Mis momentos favoritos: La pradera de Hyrule (The Legend of Zelda: Ocarina of Time)

Pero ese ciclo diurno y nocturno no era cuestión baladí, ni mucho menos. La primera vez que viajábamos por la pradera, era imposible alcanzar el Castillo de Hyrule antes de que se hiciera de noche, por lo que la frustración nos embargaba cuando veíamos que el puente levadizo se levantaba y nos quedábamos fuera, a la intemperie. No había luz, la banda sonora desaparecía para dejar paso a efectos de sonido ambientales…y entonces aparecían ellos: los esqueletos. Teníamos que enfrentarnos a ellos solos, sin ayuda ni preparación, recién salidos de nuestro hogar protegido por el Árbol Deku.

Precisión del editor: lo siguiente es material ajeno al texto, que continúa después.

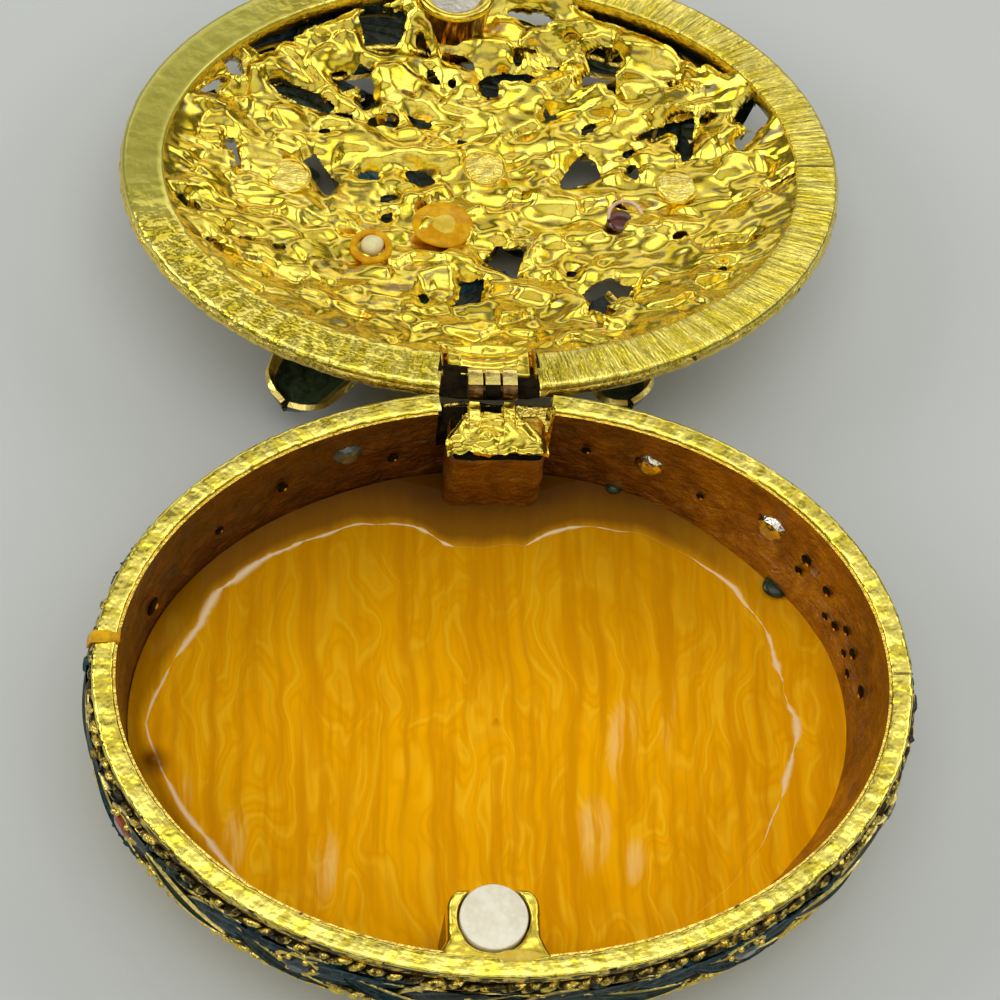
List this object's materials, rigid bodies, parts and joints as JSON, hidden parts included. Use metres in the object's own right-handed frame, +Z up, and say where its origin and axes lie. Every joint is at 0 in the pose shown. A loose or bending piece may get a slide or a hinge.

El juego incidía en su mensaje: el mundo es peligroso y tu aventura temeraria, si quieres sobrevivir, tendrás que empezar a madurar inmediatamente, convirtiéndote en alguien fuerte y diestro con las armas, además de contar con inteligencia y agilidad mental. Teníamos que convertirnos en héroes o ya podíamos ir apagando la consola.

Realmente, la Pradera de Hyrule no era más que el punto de conexión entre las diferentes regiones, pero era un escenario fantástico para nuestra obra. Ir de una punta a otra a pie se convertía en nada más y nada menos que 15 minutos de viaje, encontrando diversos rincones de lo más idílicos, como el río que fluía desde el dominio de los Zora, el aspecto montañoso de la entrada al Valle Gerudo o la colina del Rancho Lon Lon. Todo ello sin contar con los cambios que se producían debido a la historia, como esa ominosa tormenta que precedía a la huida de Zelda y el alzamiento de Ganondorf a rey de Hyrule, la transformación de la corona de la Montaña de la Muerte tras el regreso de Volvagia (visible desde todas las partes de la Pradera) o la gozada de cabalgar por la zona a lomos de Epona mientras cazábamos fantasmas con el arco.

La Pradera de Hyrule iba mucho más allá de un mero recurso jugable para conectar las distintas zonas de un videojuego. Era una demostración técnica de lo que los gráficos poligonales podían alcanzar pero, por encima de todo eso, era un recurso maestro para demostrar el tono de Ocarina of Time, un golpe a nuestros sentidos y emociones, mostrándonos un mundo inmenso y hostil, intimidante, que apelaba a nuestra percepción de lo maravilloso, espoleando nuestras ansias de aventuras, explorando y enfrentándonos a grandes retos que sólo con nuestra pericia podríamos superar, un torrente emocional sólo comparable en los últimos tiempos a la primera vez que avistamos un coloso en Shadow of the Colossus.

La Pradera de Hyrule era más que una simple extensión de terreno. Era un campo de sueños y en nuestra mano estaba el poder explorarlos y conquistarlos.